1. Hamburger Abendblatt:

An diesem Wochenende gibt es wieder das nicht genehmigte Schanzenfest. Kaum einer rechnet damit, dass es danach friedlich bleibt. Was sind das für Leute, die kommen, um Steine zu werfen?

Georg Schottmayer:

Es sind Menschen, die meist familiäre Erfahrungen von ungenügender Zuwendung oder Gewalt gemacht haben. Menschen, die sich minderwertig und nicht ernst genommen fühlen und nach Bestätigung suchen.

2. Sollten Veranstaltungen wie das Schanzenfest nicht besser verboten werden, um diese Leute davon abzuhalten, Straftaten zu begehen?

Nein, das bringt nichts. Ganz im Gegenteil. Die Gesellschaft hat Spaß an der eigentlichen Veranstaltung. Wenn sie unterbunden wird, ist das ein riesiges Erfolgserlebnis für die wenigen Leute, die sie zur Gewalt nutzen.

3. Diese Leute werden gern "erlebnisorientierte Jugendliche" genannt. Was halten Sie davon?

Nicht viel. Das ist ein sehr oberflächlicher Begriff. Es geht ja nicht um ein Erlebnis, sondern darum, ernst genommen zu werden. Sie wollen sich auch mal wichtig und mächtig fühlen. Das bringt sie nicht selten in einen Teufelskreis aus Gewalt und Stigmatisierung.

4. Die Polizei scheint das liebste Feindbild junger Krawallmacher zu sein. Wie kommt das?

Das ist eine Folge der dauernden Konfrontation. Die Polizei kann immer nur die Symptome behandeln, nie die Ursache des Problems, das diese Jugendlichen haben. Dazu wäre eine neue Präventivkultur notwendig. Coolness-Training, Einbindung in gesellschaftliche Prozesse und Projekte, frühe Förderung und Forderung, die Vermittlung von Lebenskompetenz, Gemeinsinn, Solidarität und Zivilcourage. Wegsperren hilft nichts. Schafft man keine Präventivkultur, bleibt es bei den Gewaltexzessen.

5. Aufständische Jugendliche hat es doch schon immer gegeben. Woher rührt diese neue Qualität der Gewalt?

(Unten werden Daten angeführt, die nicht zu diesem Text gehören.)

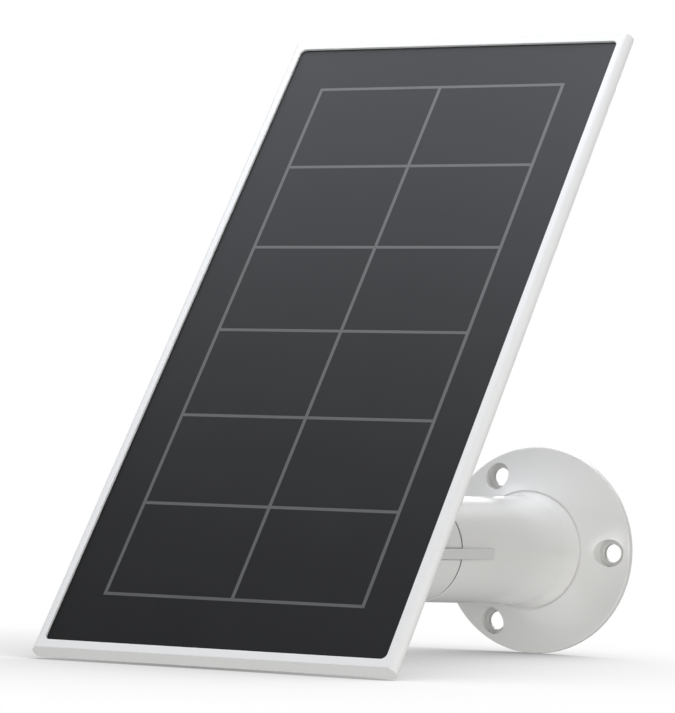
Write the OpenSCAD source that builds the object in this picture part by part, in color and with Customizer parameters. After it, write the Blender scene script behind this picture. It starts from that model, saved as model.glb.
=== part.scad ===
// Solar charging panel on a round wall mount, for an outdoor camera.
// Wall plane is Y = 0, the barrel points along -Y, Z is up, millimetres.

/* [Panel] */
// Width of the panel over its rounded sides
panel_w = 99.2; // [96:0.1:104]
// Length of the panel between its flat ends
panel_h = 200; // [196:1:206]
// Thickness of the panel edge, front lip to rear rim
panel_t = 4.2; // [4.2:0.1:5]
// How far the lip stands above the cover sheet
lip_rise = 0.5; // [0.3:0.1:0.8]
// Width of the black cover opening
window_w = 93.2; // [92:0.1:94]
// Length of the black cover opening
window_h = 194.8; // [194:0.1:196]
// Lean of the panel back from vertical, degrees
panel_lean = 36.6; // [30:0.1:45]

/* [Cells] */
// Columns of cells
cell_cols = 2; // [2:1:2]
// Rows of cells
cell_rows = 6; // [4:1:6]
// Distance between cell columns
cell_pitch_x = 35.4; // [33:0.1:36]
// Distance between cell rows
cell_pitch_y = 27.6; // [26:0.1:28]
// Width of the printed lines between and around the cells
line_w = 0.9; // [0.5:0.1:1]

/* [Rear box] */
// Width of the electronics box on the back
box_w = 56; // [54:1:60]
// Length of the electronics box on the back
box_h = 112; // [110:1:116]
// Distance of the box centre below the panel centre
box_drop = 24; // [22:1:26]
// Depth of the cover sheet in front of the box rim
box_depth = 12; // [12:0.5:13]
// Thickness of the box wall
box_wall = 2.4; // [2.2:0.1:2.6]

/* [Wall mount] */
// Diameter of the wall flange
flange_d = 56.8; // [56:0.1:60]
// Thickness of the flange at its rim
rim_t = 2.6; // [2.4:0.1:3]
// Diameter of the circle through the wall screw holes
hole_circle_d = 46; // [45:0.1:46.6]
// Diameter of the wall screw holes
hole_d = 5; // [4.5:0.1:5.2]
// Diameter of the recess for a wall screw head
recess_d = 7.4; // [7.2:0.1:7.8]
// Diameter of the swivel head and of the barrel at the swivel seam
barrel_d = 27.2; // [27:0.1:28]
// Diameter of the barrel where the flared neck begins
barrel_root_d = 29.4; // [28.6:0.1:30]
// Distance of the swivel seam from the wall
seam_reach = 73.4; // [72:0.1:75]

/* [Swivel and tilt] */
// Distance of the tilt bolt from the wall
pivot_reach = 123.2; // [121:0.1:125]
// Depth of the tilt bolt behind the cover sheet
pivot_depth = 28.5; // [28.5:0.1:29]
// Distance of the tilt bolt below the panel centre, along the panel
pivot_drop = 46.5; // [46:0.1:47]
// Gap between the barrel end and the swivel head
seam_gap = 0.8; // [0.6:0.1:1]
// Diameter of the tilt bolt and the swivel bolt
bolt_d = 5; // [5:0.1:5]

/* [Lock lever] */
// Thickness of the lever blade
lever_t = 2.8; // [2.6:0.1:3]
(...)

Die Gründe für jugendliche Gewalt sind seit mehr als 100 Jahren bekannt. Wer am Rand steht, der steht auf verlorenem Posten. Das gilt heute wohl noch mehr als in der Vergangenheit. Um so wichtiger ist es, auf die Menschen, die am Rande stehen, zuzugehen und sie mit in die Gesellschaft einzubeziehen. Das Wort Prävention kommt aus dem Lateinischen und bedeutet so viel wie "zuvorkommen" und "vereiteln". Nur Präventivkultur verhindert Gewalt. Dazu gehört auch, dass alle die eine Chance haben müssen, in den Besitz von materiellen, sozialen und bildungsmäßigen Ressourcen zu gelangen und Lebensqualität zu erreichen. Und eines ist noch wichtig: Die Jugendgewalt in Hamburg hat nicht zugenommen. Die Gruppe der Täter macht einen sehr kleinen Anteil der Jugendlichen aus.